Run a finger along the inside and the rim. You want a smooth, glassy feel. If it feels gritty, chalky, or uneven, that’s a yellow flag. If there are bumps, pinholes, or rough seams in the drink area, that’s a pass.

Check The Rim Like You Mean It

Turn the mug so light reflects off the rim. Look for hairline fractures, worn paint, missing glaze, or a cloudy band where lips usually touch. A rim is the highest-contact zone.

Look For Clear Product Clues

Some brands print “food safe” or “lead free.” Treat those as marketing until you see more trust signals: a known brand name, a real customer service presence, and consistent labeling across a product line. A mug sold as decor, a candle holder, or a pen cup has no reason to meet drinkware specs.

Table 1: Mug Materials And What To Check Before Daily Use

This table covers common mug types and the fastest checks that matter for day-to-day safety.

Mug Type Most Common Risk Point What To Check In 10 Seconds
Porcelain Or Ceramic (solid color) Glaze quality and firing Even glossy interior, no pinholes, no rough rim
Ceramic With Bright Painted Art Pigments or paint layer near rim Art not on lip area, paint looks sealed under glaze
Handmade Pottery Unknown glaze formulation Seller states it’s made for food contact; smooth interior; no crazing
Souvenir Or Gift-Shop Mug Cheap decoration and uneven finish Rim is plain, design sits lower, glaze looks uniform
Enamel-Coated Steel Mug Chips exposing metal No chips inside cup; rim coating intact; no rust specks
Stainless Steel Mug (unlined) Weld seams and coatings No interior paint; welds smooth; food-grade brand info
Double-Wall Travel Mug (lined) Interior liner or coating wear No peeling liner; lid parts fit tight; no odor that won’t wash out
Glass Mug Painted logos or decals Plain glass where lips touch; no flaking print
Vintage Or Thrifted Mug Unknown age and glaze history No crazing; no worn design; avoid using with hot acidic drinks

Buying Online: A Practical Filter That Saves You Time

Online listings can look perfect and still be a mess in person. Use a filter that rewards transparency and punishes vagueness.

Prefer Sellers Who Say What The Mug Is Made Of

“Ceramic” is a start. Better listings add specifics like porcelain, stoneware, borosilicate glass, or stainless steel grade, plus whether decoration is underglaze or overglaze.
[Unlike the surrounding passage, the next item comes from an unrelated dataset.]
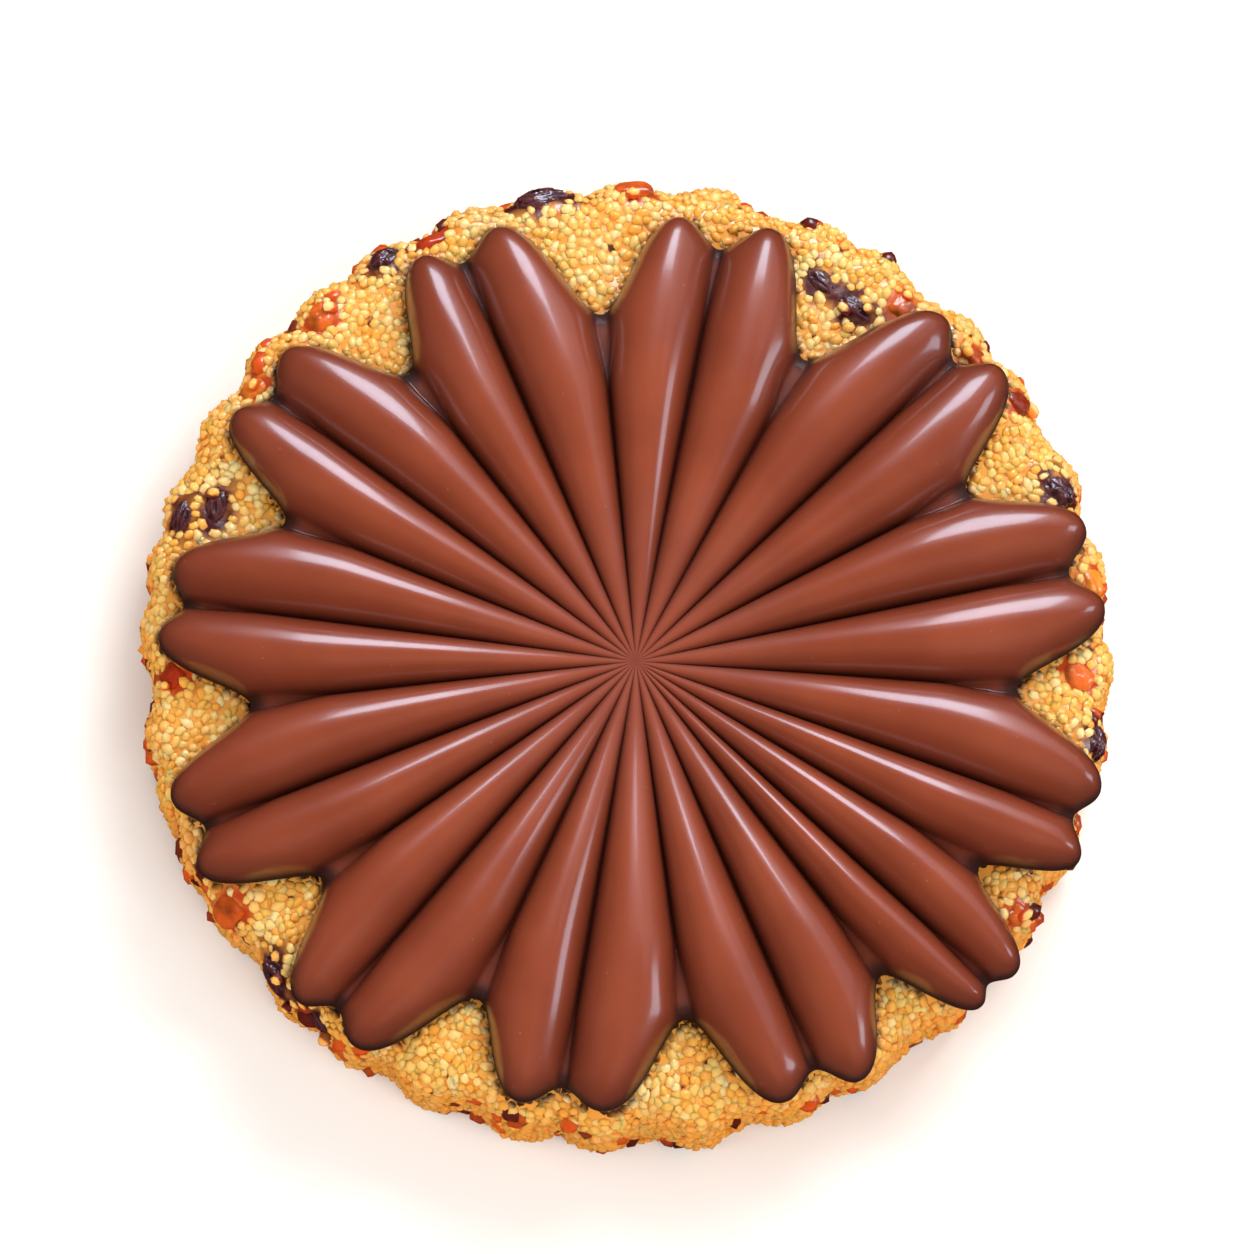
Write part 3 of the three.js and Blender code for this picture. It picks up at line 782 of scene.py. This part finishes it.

If the listing can’t describe the surface, it probably can’t control it.

Look For Consistency Across A Product Line

A brand that sells the same mug in multiple colors, with consistent photos and consistent care instructions, tends to have a repeatable process. A one-off listing with a new brand name you can’t trace is a bigger gamble.

Be Skeptical Of “Too Cheap To Be True” In Decorated Mugs

Plain ceramic can be made cheaply and safely at scale. Heavy decoration, metallic trim, and complex printing add steps. When the price drops to bargain-bin levels, corners often get cut on materials and finish control.
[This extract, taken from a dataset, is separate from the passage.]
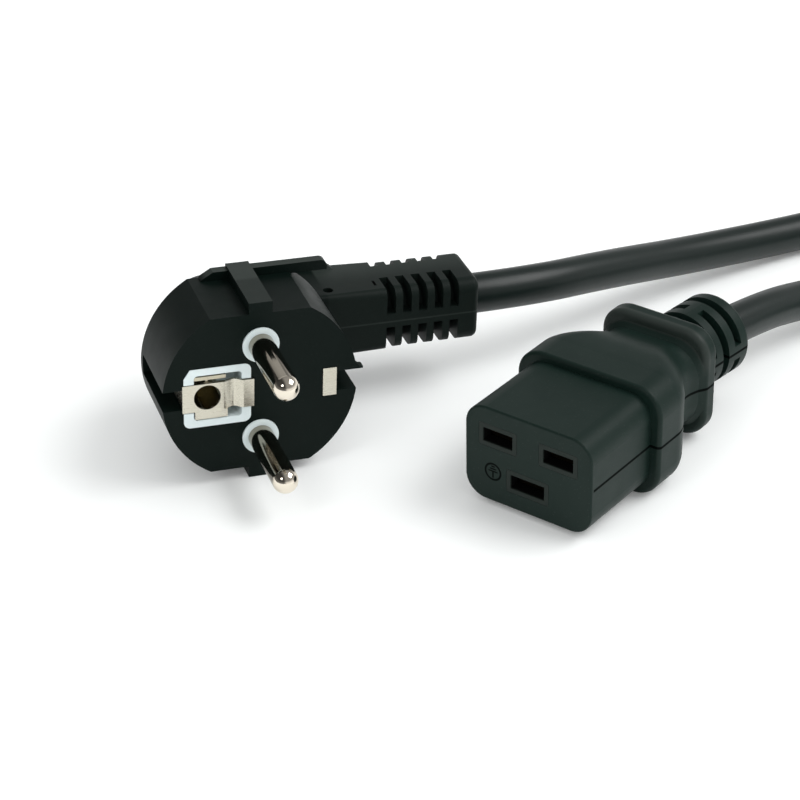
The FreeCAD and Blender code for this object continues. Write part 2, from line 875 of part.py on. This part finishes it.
def connector_turn():
    """The connector rests on its collar with the nose down a little."""
    tilt = Rotation(Vector(1, 0, 0), connector_tilt)
    yaw = Rotation(Vector(0, 0, 1), connector_yaw)
    return Placement(Vector(0, 0, 0), yaw.multiply(tilt))


# Cable on the table top


def plug_lead_points(place):
    y, z = arm_axis()
    first = place.multVec(Vector(arm_length - arm_jacket_hold, y, z))
    second = place.multVec(Vector(arm_length + plug_straight, y, z))
    return [tuple(first), tuple(second)] + plug_route


def connector_lead_points(place):
    end = flange_from + flange_thickness + relief_length
    inside = relief_placement().multVec(Vector(0, end - relief_hold, 0))
    outside = relief_placement().multVec(Vector(0, end + connector_straight, 0))
    return [tuple(place.multVec(inside)), tuple(place.multVec(outside))] + connector_route


def coil_tie():
    """Strap round the bundle of the coil."""
    low = coil_inner - tie_thickness
    high = coil_outer + tie_thickness
    top = coil_layers * cord_diameter
    outer = box(low, high, -tie_width / 2, tie_width / 2, 0, top + tie_thickness)
    inner = box(coil_inner, coil_outer, -tie_width, tie_width, tie_thickness, top)
    tie = outer.cut(inner)
    place = Placement(Vector(*coil_centre, 0), Rotation(Vector(0, 0, 1), tie_angle))
    return tie.transformed(place.toMatrix())


def coil_ring():
    """Outer form of the coil."""
    top = coil_layers * cord_diameter
    centre = Vector(*coil_centre, 0)
    ring = rod(coil_outer, centre, top, Vector(0, 0, 1)).cut(rod(coil_inner, centre, top, Vector(0, 0, 1)))
    return ring.cut(coil_tie())


def cable_pieces(plug_place, connector_place):
    ring = rod(coil_outer, Vector(*coil_centre, 0), coil_layers * cord_diameter, Vector(0, 0, 1))
    radius = cord_diameter / 2
    return {
        "cord_plug_lead": tube(plug_lead_points(plug_place), radius).cut(ring),
        "cord_connector_lead": tube(connector_lead_points(connector_place), radius).cut(ring),
        "cord_coil": coil_ring(),
        "coil_tie": coil_tie(),
    }


def plug_pieces():
    routes = core_routes_plug()
    pieces = {
        "plug_shell": plug_shell(),
        "plug_insert": plug_insert(),
        "plug_pin_upper": plug_pin(1),
        "plug_pin_lower": plug_pin(-1),
        "earth_strip": earth_strip(),
        "earth_socket": earth_socket(),
    }
    for name, route in routes.items():
        pieces["plug_core_" + name] = core_piece(route)
        pieces["plug_copper_" + name] = copper_piece(route)
    return pieces


def connector_pieces():
    pieces = {
        "connector_shell": connector_shell(),
        "connector_insert": connector_insert(),
    }
    for name, route in core_routes_connector().items():
        pieces["connector_contact_" + name] = contact_piece(name)
        pieces["connector_core_" + name] = core_piece(route)
        pieces["connector_copper_" + name] = copper_piece(route)
    return pieces


def print_cable(name, points):
    """Length, smallest bend and volume of one lead against its section."""
    path, radii = rounded_route(points)
    section = math.pi * cord_diameter ** 2 / 4
    whole = tube(points, cord_diameter / 2).Volume
    print(name, "length", round(path.Length, 1), "radii", [round(r, 1) for r in radii],
          "volume share", round(whole / section / path.Length, 4))


def print_mounts(shift):
    """Middle and direction of each interface in the part's frame."""
    points = {
        "plug face": (plug_place, Vector(0, 0, 0)),
        "pin upper": (plug_place, Vector(0, -pin_length / 2, pin_pitch / 2)),
        "pin lower": (plug_place, Vector(0, -pin_length / 2, -pin_pitch / 2)),
        "earth hole": (plug_place, Vector(-earth_offset, strip_thickness, 0)),
        "connector face": (connector_place, Vector(0, 0, 0)),
    }
    for name, (x, z, width) in slots().items():
        points["slot " + name] = (connector_place, Vector(x, 0, z))
    for name, (place, point) in points.items():
        print(name, place.multVec(point) + shift, place.Rotation.multVec(Vector(0, -1, 0)))


os.makedirs("parts", exist_ok=True)
plug = plug_pieces()
connector = connector_pieces()
plug_place = stand(plug, plug["plug_shell"], plug_turn(), 0, 0)
connector_place = stand(connector, connector["connector_shell"], connector_turn(), *connector_at)
hard = {}
hard.update(plug)
hard.update(connector)
whole = bounds(list(hard.values()))
origin = Vector(-(whole.XMin + whole.XMax) / 2, -(whole.YMin + whole.YMax) / 2, -whole.ZMin)
hard.update(cable_pieces(plug_place, connector_place))
for name, shape in hard.items():
    placed = shape.translated(origin)
    placed.exportStep("parts/" + name + ".step")
    print(name, placed.isValid(), len(placed.Solids), round(placed.Volume, 2))
print_cable("plug lead", plug_lead_points(plug_place))
print_cable("connector lead", connector_lead_points(connector_place))
print_mounts(origin)
print("origin shift", origin, "hard pieces", whole)
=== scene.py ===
import json
import math

import bmesh
import bpy
from mathutils import Euler, Matrix, Vector


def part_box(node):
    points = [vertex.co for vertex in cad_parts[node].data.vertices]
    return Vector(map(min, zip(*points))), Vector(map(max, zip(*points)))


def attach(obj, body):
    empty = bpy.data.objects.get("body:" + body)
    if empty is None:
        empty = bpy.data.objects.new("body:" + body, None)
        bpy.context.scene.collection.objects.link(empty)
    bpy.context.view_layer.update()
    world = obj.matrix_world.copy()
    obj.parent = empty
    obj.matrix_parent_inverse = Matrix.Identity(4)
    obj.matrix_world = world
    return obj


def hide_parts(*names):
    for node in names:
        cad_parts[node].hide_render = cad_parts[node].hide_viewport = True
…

What To Do If You Already Own Mugs Made In China

If your mugs look and feel normal, you’re probably fine. Still, it’s worth doing a quick audit so you can retire the oddballs and keep the workhorses.
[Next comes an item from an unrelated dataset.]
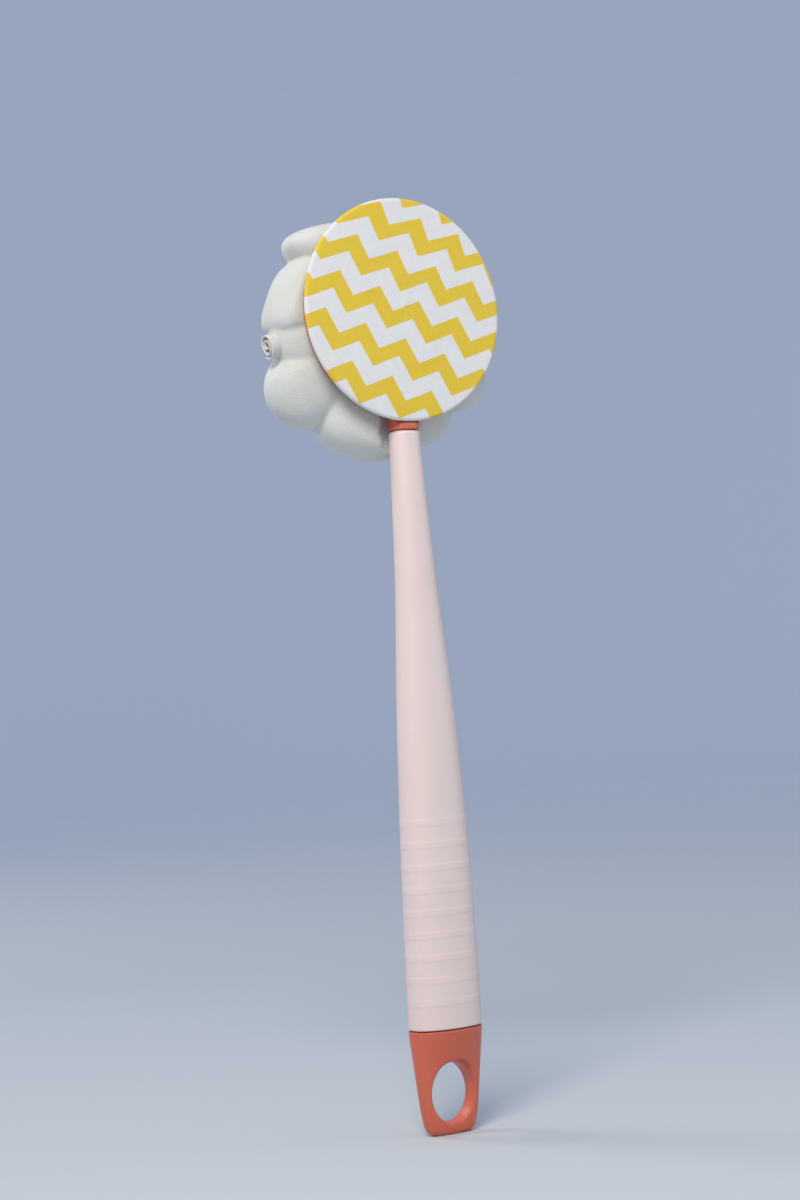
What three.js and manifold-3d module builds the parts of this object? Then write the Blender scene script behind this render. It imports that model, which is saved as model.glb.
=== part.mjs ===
// Loofah back scrubber, in millimetres. A hollow moulded handle has a hanging cap plugged into its
// lower end and a round head plugged into its upper end. The head is a plate with a printed foam
// pad on its front and a net pouf tied to its back. +Z runs up the handle, -Y is the pad's side,
// and the origin is in the middle of the flat end of the cap.
import * as THREE from 'three';
import { mergeVertices } from 'three/addons/utils/BufferGeometryUtils.js';
import Module from 'manifold-3d';

const wasm = await Module();
wasm.setup();

// Driving dimensions
const TOTAL_LENGTH = 400;
const GAP = 0.3; // between pieces that touch
const CAP_LENGTH = 45;
const COLLAR_HEIGHT = 3.4;
const BOW = 2.6; // how far the middle of the handle stands towards the pad's side
const WALL = 2.2; // of the hollow mouldings
const GRIP_SIDES = 28;

const PAD_DIAMETER = 96;
const FABRIC_THICKNESS = 0.5;
const FOAM_THICKNESS = 1.8;
const ADHESIVE_THICKNESS = 0.3;
const ADHESIVE_MARGIN = 3.5; // from the pad's edge
const LAYER_GAP = 0.2; // between the flat layers of the pad
const PLATE_DIAMETER = 90;
const PLATE_FRONT = -4.4; // Y of the face that the pad is stuck to
const PLATE_BACK = -1.4;
const RIM_BACK = 0; // the plate's raised rim
const DISC_SIDES = 56;

const HEAD_CENTRE = TOTAL_LENGTH - PAD_DIAMETER / 2;
const HEAD_BOTTOM = TOTAL_LENGTH - PAD_DIAMETER;
const NECK_TOP = HEAD_BOTTOM - COLLAR_HEIGHT;

// Outer sizes of the handle: height, width (X) and depth (Y)
const HANDLE_OUTLINE = [
  [46, 33.4, 22],
  [100, 32.2, 21.4],
  [140, 29.9, 20],
  [180, 26.3, 18.2],
  [205, 22.9, 16.4],
  [232, 18.8, 14.4],
  [258, 16.4, 13.4],
  [290, 13.6, 12.4],
  [300, 13.4, 12.2],
];
const RIBS = { count: 9, first: 57, pitch: 9.5, width: 3.6, top: 2, height: 0.3 };

// Outer sizes of the cap, which narrows and flattens towards its free end
const CAP_OUTLINE = [
  [0, 16.4, 5],
  [0.5, 19.4, 6.6],
  [1.6, 22.4, 7.9],
  [3.4, 24.5, 8.7],
  [6, 26, 9.1],
  [12, 27.9, 9.5],
  [20, 29.8, 10.5],
  [28, 31.2, 13],
  [36, 32.4, 17.4],
  [42, 33.1, 20.8],
  [CAP_LENGTH - 0.6, 33.4, 21.9],
  [CAP_LENGTH, 32.8, 21.3],
];
const CAP_SQUARENESS = 2.7; // 2 is an ellipse, and more has fuller corners
const HOLE = { width: 20.4, height: 25.4, centre: 17.8 };
// The hole's rim: its share of the hole's size, and how far from the middle of the thickness
const HOLE_RIM = [[1, 2.4], [1.03, 3.6], [1.1, 4.8], [1.3, 7], [2.2, 20]];
const SPIGOT_LENGTH = 15;
const SPIGOT_FLOOR = 38; // height of the bottom of the spigot's hollow
const HOLE_SIDES = 32;

// Where the handle's rings stand between its grip and its neck, and those of its bore
const TAPER = { first: 150, last: 290, pitch: 14 };
const BORE_HEIGHTS = [70, 100, 130, 160, 185, 205, 225, 245, 270];
const BORE_OVERRUN = 8; // how far the bore's cutter stands out at both ends
const NECK_ROUNDING = [[1.6, 0], [0.5, -0.35], [0, -1]]; // below the neck's end, and growth
const RIM_ROUNDING = -0.4; // growth at the handle's lower rim
const OVERLAP = 1; // how deep joined shapes run into each other

const STEM_LENGTH = 26;
// Outer sizes of the collar at the neck and of the root that fades into the plate above it
const COLLAR_OUTLINE = [
  [NECK_TOP, 12.6, 11.4],
  [NECK_TOP + 0.6, 13.8, 12.6],
  [HEAD_BOTTOM, 14, 12.4],
  [HEAD_BOTTOM + 6, 15, 10.8],
  [HEAD_BOTTOM + 14, 17, 7],
  [HEAD_BOTTOM + 24, 19, 3],
];
const TIE_HOLES = { spacing: 9, diameter: 4 };
const TIE_BOSS = { radius: 10, slope: 1.5, back: -0.3 };
const TIE_GROOVE = { width: 12, height: 3, depth: 2.4 }; // where the cord crosses under the pad
const CORD_DIAMETER = 2;
const KNOT_DIAMETER = 6;
const KNOT_Y = 42;

// The three lengths of net on the tie cord, from the plate to the crown of the pouf
const NETS = [
  { name: 'net_length_inner', front: 0.5, back: 20, radius: 55, lobes: 9, turn: 0.3 },
  { name: 'net_length_middle', front: 20.3, back: 34, radius: 54, lobes: 8, turn: 0.9 },
  { name: 'net_length_outer', front: 34.3, back: 46, radius: 46, lobes: 7, turn: 1.7 },
];
const NET_CHANNEL_RADIUS = 7.5; // the gathered middle, open for the tie cord
const NET_EDGE = 4; // how far the channel's mouths are rounded
const LOBES_BEGIN = 0.4; // share of the radius within which the ring stays round and level
const LOBE_DEPTH = 0.03; // of the radius
const NET_SAG = 7; // how far the lobes hang below the tie
const NET_CLEARANCE = 0.8; // around the stem and the neck

const material = (color, roughness) =>
  new THREE.MeshStandardMaterial({ color, roughness, metalness: 0 });
const PINK_PLASTIC = material(0xe8cdc6, 0.45);
const CORAL_PLASTIC = material(0xc9664d, 0.4);
const ADHESIVE = material(0xdcd8cc, 0.6);
const FOAM = material(0xf2f1ee, 0.95);
const PRINTED_FABRIC = material(0xe4c64a, 0.85);
const NET = material(0xe9e8da, 0.7);
const CORD = material(0xe6e4da, 0.8);

// Where the handle's middle line lies in Y at a height: a shallow arc between its two ends
function bow(z) {
  const along = THREE.MathUtils.clamp(z / HEAD_BOTTOM, 0, 1);
  return -4 * BOW * along * (1 - along);
}

// A smooth outline through rows of [height, width, depth], read at any height
function smoothOutline(rows) {
  const heights = rows.map(([z]) => z);
  const sizes = rows.flatMap(([, width, depth]) => [width, depth]);
  const curve = new THREE.CubicInterpolant(heights, sizes, 2);
  return (z) => {
    const [width, depth] = curve.evaluate(z);
    return [z, width, depth];
  };
}

// A solid with level oval sections, one for each row of [height, width, depth]
function loft(rows, squareness = 2) {
  const steps = rows.length - 1;
  const geometry = new THREE.CylinderGeometry(1, 1, steps, GRIP_SIDES, steps);
  geometry.rotateX(Math.PI / 2);
  const points = geometry.attributes.position;
  const fuller = (value) => Math.sign(value) * Math.abs(value) ** (2 / squareness);
  for (let i = 0; i < points.count; i += 1) {
    const [z, width, depth] = rows[Math.round(points.getZ(i) + steps / 2)];
    const x = (fuller(points.getX(i)) * width) / 2;
    const y = (fuller(points.getY(i)) * depth) / 2;
    points.setXYZ(i, x, y + bow(z), z);
  }
  return geometry;
}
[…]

Do A “Surface And Rim” Audit

  • Check the interior for chips, cracks, and crazing lines.
  • Check the rim for worn paint, cloudy bands, or missing glaze.
  • Check the handle joins for cracks that creep into the cup wall.
  • Run a fingertip inside the mug. If it’s rough, set it aside.

Change How You Use Borderline Mugs

If a mug is a favorite but you’re not fully sure about it, shift it to lower-contact uses: hold pens, store loose change, keep tea bags, catch keys. Keep your daily hot drinks for mugs that look clean, smooth, and intact.

Kids, Pregnancy, And Extra Caution At Home

Lead exposure hits children harder than adults, and pregnancy is another time to be careful with exposure sources. That’s not mug-specific fear talk. It’s basic public health framing.

If you want a clear overview of everyday lead sources and prevention, the CDC’s lead prevention pages are a solid place to start, including its guidance on lead in consumer products. The EPA also lists common places lead can show up around the home on its page about protecting your family from sources of lead.

For households with small kids, a simple rule works well: skip thrifted drinkware, skip chipped ceramics, skip mugs with paint on the rim, and stick with reputable brands and plain surfaces.

Table 2: Red Flags And Easy Swaps For Safer Daily Use

Use this as a quick decision table when you’re sorting your cabinet or shopping for a replacement.

Red Flag Why It’s A Problem Safer Move
Chip on the rim Direct mouth contact on exposed layers Retire it from drink use
Crazing lines inside the mug Wear pathways and trapped residue Replace for hot drinks; keep as a desk cup
Painted pattern on the lip area Highest-contact zone is coated or printed Choose a plain rim or underglaze design
Cloudy or worn band where lips touch Surface is breaking down Swap to a newer, smoother mug
Unknown handmade import with no food-contact notes Glaze formulation may be unknown Use for decor; buy from makers who state food-safe use
Enamel mug with interior chips Exposed metal can rust and taint drinks Replace or use only when the interior is intact
Strong chemical smell that lingers after washing May hint at low-quality coatings or residues Stop using for hot drinks; replace
Ultra-cheap unbranded marketplace listing Low accountability and unclear quality checks Pick a known brand with consistent labeling

A Simple Shopping Shortlist That Works

If you want to buy mugs and stop thinking about it, this shortlist is a solid lane:

  • Plain glazed ceramic or porcelain from a recognizable brand.
  • Underglaze designs or designs placed below the lip line.
  • Glass mugs with no paint where your mouth touches.
  • Stainless steel mugs with no interior paint that can peel.
  • Skip any mug with visible defects, even if it’s “cute” or “a steal.”

When you want the regulatory backstory behind ceramicware action levels and how lead contamination is handled in pottery and ceramics, the FDA’s guidance for industry on imported traditional pottery lays out how the agency approaches “lead-free” claims and enforcement thresholds. It’s detailed, yet readable: FDA guidance on imported traditional pottery and “lead-free” use.

So, Are Coffee Mugs Made In China Safe In Practice?

Most of the time, yes. A modern, well-glazed mug from a reputable maker is typically a safe daily item, no matter where it’s manufactured. The trouble tends to cluster in the same places: unknown sellers, heavy rim decoration, worn vintage items, and chipped or crazed surfaces.

If you take one thing from this, take this: judge the mug, not the country label. Smooth, intact, food-contact surfaces win. Rough, damaged, mystery finishes lose. That’s it.